EXERCISE DETAILS:
Pull out every line of the listing below where "picture" appears.

[Structured object records]
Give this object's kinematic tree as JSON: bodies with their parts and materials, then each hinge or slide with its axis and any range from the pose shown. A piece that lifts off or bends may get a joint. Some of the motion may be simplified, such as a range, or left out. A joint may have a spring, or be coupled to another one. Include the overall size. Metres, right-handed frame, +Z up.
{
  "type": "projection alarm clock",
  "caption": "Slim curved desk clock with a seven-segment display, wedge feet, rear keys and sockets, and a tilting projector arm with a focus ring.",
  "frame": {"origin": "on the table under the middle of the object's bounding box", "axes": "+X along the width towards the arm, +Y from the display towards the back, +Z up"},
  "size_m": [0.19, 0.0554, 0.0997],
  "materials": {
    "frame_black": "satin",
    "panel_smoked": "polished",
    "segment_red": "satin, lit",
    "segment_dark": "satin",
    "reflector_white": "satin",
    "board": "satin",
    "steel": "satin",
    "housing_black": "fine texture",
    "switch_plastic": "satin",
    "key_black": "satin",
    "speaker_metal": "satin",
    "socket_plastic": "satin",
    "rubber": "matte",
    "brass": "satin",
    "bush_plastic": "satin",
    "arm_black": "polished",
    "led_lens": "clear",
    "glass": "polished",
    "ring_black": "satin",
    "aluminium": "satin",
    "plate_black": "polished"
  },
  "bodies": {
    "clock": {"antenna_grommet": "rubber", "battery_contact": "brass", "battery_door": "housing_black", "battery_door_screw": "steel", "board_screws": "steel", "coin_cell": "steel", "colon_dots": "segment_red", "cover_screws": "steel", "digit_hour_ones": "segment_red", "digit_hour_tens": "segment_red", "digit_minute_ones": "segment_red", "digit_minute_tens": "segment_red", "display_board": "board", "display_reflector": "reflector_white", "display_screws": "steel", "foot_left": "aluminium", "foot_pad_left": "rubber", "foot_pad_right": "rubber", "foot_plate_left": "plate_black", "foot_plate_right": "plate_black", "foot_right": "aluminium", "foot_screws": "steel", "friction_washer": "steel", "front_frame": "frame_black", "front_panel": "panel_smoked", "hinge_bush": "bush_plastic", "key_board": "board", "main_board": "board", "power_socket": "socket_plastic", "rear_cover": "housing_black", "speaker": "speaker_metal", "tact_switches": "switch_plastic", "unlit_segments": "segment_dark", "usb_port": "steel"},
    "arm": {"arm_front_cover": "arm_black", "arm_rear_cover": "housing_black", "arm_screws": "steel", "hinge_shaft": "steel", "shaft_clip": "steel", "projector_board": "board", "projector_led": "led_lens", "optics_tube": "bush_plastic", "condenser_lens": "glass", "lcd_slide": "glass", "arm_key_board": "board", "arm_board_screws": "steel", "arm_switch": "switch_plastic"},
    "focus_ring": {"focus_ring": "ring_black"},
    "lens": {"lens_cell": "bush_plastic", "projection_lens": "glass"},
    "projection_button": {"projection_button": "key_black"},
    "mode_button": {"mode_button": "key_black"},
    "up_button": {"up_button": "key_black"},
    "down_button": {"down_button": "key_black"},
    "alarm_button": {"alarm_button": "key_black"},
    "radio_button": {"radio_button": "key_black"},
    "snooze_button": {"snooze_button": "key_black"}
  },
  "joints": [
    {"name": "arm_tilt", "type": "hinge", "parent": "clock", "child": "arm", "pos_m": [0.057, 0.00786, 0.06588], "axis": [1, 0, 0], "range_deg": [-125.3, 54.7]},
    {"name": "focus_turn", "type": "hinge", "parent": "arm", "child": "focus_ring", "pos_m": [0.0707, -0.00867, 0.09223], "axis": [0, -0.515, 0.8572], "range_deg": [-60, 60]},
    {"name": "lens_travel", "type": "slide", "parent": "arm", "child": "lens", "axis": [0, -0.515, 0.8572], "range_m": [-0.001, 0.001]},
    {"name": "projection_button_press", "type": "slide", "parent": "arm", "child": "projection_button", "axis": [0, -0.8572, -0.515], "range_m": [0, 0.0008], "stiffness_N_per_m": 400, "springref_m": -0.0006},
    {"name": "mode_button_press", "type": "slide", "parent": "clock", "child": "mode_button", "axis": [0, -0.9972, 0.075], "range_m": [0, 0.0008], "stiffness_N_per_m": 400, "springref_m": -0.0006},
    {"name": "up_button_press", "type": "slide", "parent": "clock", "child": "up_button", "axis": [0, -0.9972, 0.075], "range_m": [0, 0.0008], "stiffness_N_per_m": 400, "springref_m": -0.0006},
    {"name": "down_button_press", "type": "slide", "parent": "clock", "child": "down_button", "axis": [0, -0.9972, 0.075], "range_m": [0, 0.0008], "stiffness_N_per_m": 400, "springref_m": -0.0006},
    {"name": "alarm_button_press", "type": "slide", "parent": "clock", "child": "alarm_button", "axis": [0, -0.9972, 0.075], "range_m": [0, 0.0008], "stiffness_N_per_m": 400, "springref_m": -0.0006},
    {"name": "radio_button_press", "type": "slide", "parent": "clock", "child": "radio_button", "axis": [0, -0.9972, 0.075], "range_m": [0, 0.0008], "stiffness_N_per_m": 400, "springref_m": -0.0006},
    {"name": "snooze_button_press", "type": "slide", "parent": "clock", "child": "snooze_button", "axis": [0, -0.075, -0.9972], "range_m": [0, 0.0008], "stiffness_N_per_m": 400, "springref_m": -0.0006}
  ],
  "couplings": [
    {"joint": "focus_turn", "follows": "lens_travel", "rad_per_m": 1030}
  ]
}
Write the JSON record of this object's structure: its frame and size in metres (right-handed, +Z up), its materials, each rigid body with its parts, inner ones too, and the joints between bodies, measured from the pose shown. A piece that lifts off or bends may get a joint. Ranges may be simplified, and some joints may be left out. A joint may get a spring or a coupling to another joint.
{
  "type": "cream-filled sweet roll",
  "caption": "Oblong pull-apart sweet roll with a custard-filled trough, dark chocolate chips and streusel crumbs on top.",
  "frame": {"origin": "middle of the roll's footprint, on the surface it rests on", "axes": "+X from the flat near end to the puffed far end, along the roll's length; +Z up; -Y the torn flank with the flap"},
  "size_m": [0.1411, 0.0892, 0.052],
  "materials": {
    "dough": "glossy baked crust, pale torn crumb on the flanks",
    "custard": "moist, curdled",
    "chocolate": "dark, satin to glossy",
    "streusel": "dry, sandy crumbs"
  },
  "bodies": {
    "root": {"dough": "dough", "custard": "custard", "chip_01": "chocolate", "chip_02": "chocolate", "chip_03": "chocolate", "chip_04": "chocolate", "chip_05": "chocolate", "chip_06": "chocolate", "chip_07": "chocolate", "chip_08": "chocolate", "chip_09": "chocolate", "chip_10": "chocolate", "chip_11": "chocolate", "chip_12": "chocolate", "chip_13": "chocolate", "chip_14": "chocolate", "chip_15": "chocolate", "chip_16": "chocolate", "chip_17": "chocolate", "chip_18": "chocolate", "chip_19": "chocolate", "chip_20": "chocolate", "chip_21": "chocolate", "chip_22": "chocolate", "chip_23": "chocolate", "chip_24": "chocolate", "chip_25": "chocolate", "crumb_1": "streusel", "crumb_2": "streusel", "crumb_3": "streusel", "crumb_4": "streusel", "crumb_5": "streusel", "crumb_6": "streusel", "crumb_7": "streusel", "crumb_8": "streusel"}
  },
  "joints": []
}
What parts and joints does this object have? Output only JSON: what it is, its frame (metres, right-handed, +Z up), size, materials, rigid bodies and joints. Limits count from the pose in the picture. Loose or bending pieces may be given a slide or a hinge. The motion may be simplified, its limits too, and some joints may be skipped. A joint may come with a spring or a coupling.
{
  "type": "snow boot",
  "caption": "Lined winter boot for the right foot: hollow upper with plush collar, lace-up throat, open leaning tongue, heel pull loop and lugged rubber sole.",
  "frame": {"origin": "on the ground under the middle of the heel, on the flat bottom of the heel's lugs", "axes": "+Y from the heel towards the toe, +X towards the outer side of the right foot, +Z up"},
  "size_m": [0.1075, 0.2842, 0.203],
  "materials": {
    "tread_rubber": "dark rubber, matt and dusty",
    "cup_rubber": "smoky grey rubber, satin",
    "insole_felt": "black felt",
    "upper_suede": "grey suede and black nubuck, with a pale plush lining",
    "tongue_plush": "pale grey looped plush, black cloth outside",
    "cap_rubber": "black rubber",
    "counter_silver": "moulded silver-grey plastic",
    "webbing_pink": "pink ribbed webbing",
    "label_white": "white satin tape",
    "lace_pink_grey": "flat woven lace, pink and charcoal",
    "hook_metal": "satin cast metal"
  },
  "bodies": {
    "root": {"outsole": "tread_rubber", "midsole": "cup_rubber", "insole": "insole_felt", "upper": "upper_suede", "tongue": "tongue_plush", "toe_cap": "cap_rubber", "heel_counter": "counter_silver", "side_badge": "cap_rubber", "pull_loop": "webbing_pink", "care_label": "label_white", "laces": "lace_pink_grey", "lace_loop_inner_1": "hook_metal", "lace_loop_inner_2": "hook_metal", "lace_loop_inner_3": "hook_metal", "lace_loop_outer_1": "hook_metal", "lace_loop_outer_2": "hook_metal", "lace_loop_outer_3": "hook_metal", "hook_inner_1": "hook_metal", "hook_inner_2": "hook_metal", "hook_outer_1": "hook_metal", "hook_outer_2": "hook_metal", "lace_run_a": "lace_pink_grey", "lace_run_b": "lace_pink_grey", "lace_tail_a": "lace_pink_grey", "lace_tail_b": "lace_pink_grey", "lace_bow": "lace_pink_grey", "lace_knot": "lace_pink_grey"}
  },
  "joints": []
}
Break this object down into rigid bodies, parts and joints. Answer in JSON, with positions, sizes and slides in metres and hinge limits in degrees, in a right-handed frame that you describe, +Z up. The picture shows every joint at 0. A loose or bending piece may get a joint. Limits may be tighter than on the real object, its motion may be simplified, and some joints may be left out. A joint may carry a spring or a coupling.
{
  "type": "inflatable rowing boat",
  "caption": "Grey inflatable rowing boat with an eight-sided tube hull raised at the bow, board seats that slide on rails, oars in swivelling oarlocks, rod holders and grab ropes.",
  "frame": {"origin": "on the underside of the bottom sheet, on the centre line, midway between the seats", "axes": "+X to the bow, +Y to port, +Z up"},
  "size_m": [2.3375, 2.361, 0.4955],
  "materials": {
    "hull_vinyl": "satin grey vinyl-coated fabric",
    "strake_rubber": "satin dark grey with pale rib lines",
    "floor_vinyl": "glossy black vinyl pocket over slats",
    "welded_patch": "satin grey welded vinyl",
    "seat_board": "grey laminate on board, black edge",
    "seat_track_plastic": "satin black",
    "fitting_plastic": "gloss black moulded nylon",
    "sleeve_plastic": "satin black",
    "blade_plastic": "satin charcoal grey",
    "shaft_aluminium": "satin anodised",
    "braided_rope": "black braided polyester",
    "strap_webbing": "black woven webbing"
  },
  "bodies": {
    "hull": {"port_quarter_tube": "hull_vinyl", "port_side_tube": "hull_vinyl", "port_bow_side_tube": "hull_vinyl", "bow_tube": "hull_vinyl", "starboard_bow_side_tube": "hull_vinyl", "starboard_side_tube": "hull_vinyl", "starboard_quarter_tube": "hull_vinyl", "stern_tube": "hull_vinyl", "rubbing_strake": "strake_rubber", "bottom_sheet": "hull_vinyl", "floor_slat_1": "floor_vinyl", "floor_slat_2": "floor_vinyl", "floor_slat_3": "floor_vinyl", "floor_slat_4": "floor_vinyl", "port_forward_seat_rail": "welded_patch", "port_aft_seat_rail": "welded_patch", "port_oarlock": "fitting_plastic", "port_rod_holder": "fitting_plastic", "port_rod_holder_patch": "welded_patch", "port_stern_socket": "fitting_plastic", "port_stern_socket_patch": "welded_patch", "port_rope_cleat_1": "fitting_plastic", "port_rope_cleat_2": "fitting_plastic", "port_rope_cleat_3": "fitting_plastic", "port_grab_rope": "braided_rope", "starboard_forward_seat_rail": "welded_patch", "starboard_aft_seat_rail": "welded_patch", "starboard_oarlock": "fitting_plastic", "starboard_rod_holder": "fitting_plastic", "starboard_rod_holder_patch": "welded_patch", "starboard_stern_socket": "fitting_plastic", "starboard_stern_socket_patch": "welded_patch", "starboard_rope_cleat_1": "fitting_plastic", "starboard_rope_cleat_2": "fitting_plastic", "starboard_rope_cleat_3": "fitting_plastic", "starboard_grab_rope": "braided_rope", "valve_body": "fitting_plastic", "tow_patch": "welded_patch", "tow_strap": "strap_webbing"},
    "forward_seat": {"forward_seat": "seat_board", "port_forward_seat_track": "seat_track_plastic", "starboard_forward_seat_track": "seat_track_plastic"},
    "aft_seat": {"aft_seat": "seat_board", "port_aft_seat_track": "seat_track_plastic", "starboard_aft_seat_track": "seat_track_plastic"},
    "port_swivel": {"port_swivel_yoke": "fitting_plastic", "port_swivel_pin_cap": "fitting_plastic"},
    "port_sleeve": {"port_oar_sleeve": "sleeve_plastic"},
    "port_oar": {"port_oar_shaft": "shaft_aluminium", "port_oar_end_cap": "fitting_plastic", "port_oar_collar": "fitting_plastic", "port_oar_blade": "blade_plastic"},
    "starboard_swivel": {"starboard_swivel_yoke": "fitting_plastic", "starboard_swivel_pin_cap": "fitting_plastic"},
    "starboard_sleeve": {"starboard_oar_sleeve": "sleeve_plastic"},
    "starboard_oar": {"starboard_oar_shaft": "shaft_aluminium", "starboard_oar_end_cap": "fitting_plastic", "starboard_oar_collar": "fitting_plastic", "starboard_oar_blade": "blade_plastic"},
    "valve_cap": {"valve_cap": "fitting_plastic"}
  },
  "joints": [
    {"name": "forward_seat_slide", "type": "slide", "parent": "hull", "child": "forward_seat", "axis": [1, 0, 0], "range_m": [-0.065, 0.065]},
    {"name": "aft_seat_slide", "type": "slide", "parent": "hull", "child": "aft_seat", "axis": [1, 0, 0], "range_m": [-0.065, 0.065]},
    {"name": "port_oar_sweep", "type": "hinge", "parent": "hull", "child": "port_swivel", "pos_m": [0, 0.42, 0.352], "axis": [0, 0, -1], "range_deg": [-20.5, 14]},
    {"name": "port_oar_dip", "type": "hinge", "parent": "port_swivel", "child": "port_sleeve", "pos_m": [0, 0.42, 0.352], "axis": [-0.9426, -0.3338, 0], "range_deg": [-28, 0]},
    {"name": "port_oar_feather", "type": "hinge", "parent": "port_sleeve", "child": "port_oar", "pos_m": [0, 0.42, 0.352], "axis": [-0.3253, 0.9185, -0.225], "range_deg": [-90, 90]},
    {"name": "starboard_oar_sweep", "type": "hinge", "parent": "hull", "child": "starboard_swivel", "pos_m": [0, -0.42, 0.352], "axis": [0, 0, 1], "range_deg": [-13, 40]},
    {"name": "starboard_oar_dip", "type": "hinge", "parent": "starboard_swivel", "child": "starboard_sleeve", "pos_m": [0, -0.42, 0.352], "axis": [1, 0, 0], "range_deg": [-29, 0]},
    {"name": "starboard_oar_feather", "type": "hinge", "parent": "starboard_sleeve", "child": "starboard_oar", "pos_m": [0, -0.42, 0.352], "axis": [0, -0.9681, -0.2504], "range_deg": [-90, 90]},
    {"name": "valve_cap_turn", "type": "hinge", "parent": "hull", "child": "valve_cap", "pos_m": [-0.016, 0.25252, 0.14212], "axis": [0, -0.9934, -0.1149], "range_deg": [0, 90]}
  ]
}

TASK OUTPUT:
What parts and joints does this object have? Output only JSON: what it is, its frame (metres, right-handed, +Z up), size, materials, rigid bodies and joints. Limits count from the pose in the picture. Loose or bending pieces may be given a slide or a hinge. The motion may be simplified, its limits too, and some joints may be skipped. A joint may come with a spring or a coupling.
Break this object down into rigid bodies, parts and joints. Answer in JSON, with positions, sizes and slides in metres and hinge limits in degrees, in a right-handed frame that you describe, +Z up. The picture shows every joint at 0. A loose or bending piece may get a joint. Limits may be tighter than on the real object, its motion may be simplified, and some joints may be left out. A joint may carry a spring or a coupling.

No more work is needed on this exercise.